A credits his stay with worsening his respiratory issues and high blood pressure. He recalled the humiliation he felt being shackled for three days as he was transferred from one facility to another.
“The Americans worked with us. We thought they respected us,” he said. “Now this is the situation I’m in.”
Another Afghan man, who also spoke with Al Jazeera on condition of anonymity and will be referred to as Akbar, echoed that feeling of disillusionment.
Akbar said his family spent years working with the assistance agency USAID on construction projects in Afghanistan, some of which came under attack by the Taliban.
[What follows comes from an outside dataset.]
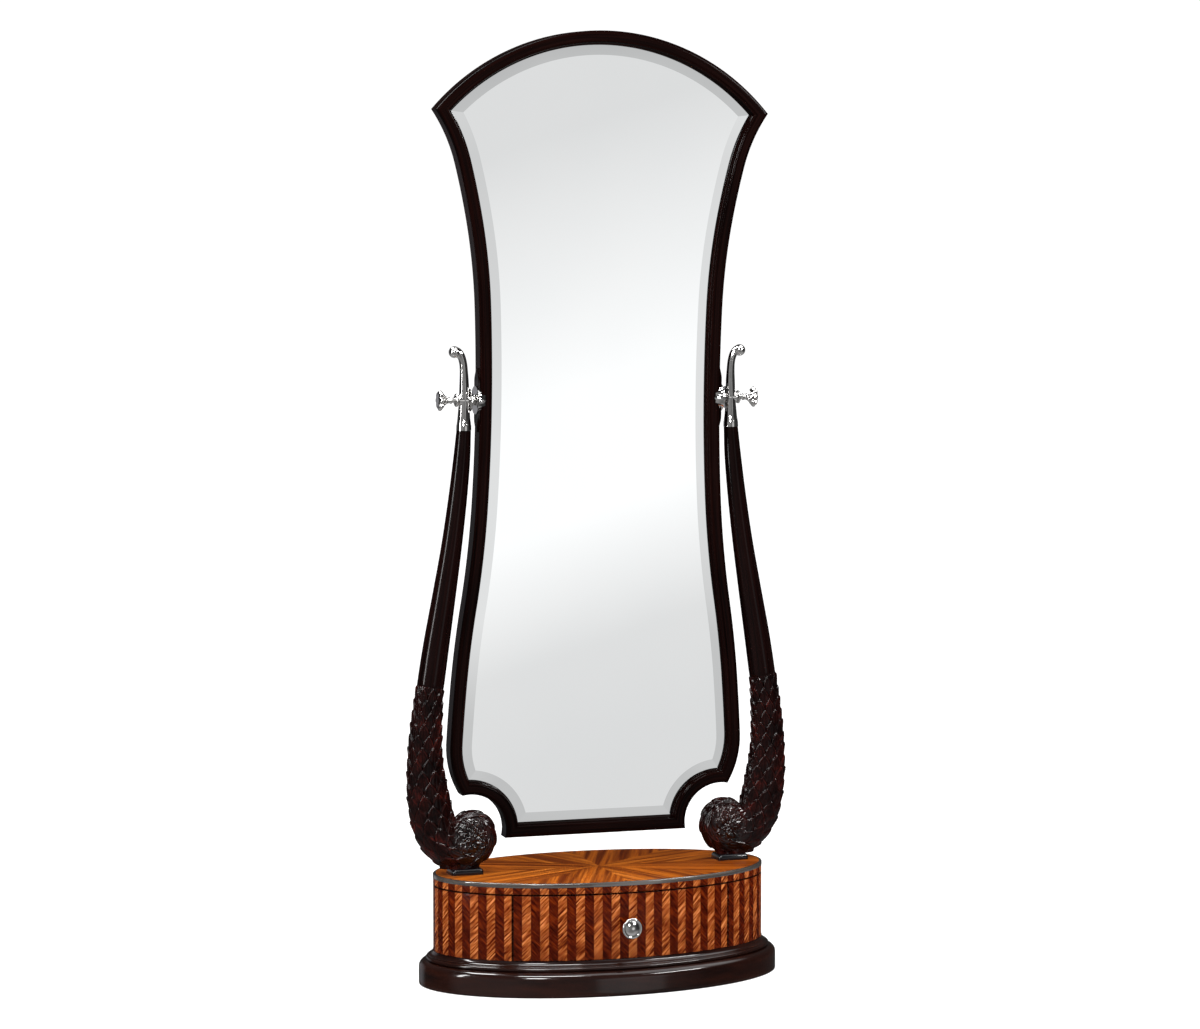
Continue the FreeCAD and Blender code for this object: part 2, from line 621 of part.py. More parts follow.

Now, one of his brothers is being held in an immigration detention centre, which Akbar likened to a “jailhouse”.
“My brother tried to work with the US to improve his country, and now he’s being held in jail,” Akbar told Al Jazeera over a phone call.
He explained his brother’s wife and children were released by immigration authorities, who dropped them off in the streets of an unfamiliar city with no money or information.
They are now staying in a shelter in New York City, where Akbar said that they are racked with anxiety as they navigate life in a new country without their husband and father.
Akbar himself passed through a detention centre, but he was released with his wife and children after about nine days.
“We thought we were coming to a humane society,” he added. “But we have been treated like criminals and animals.”
The Department of Homeland Security did not respond to questions from Al Jazeera regarding the continued detention of A and Akbar’s brother.
A’s wife, however, was released shortly after her initial detention. Their separation weighs heavily on A’s mind.
“The responsibility of her happiness is on me,” he said. “I brought her here, and now I can’t even look after her health.”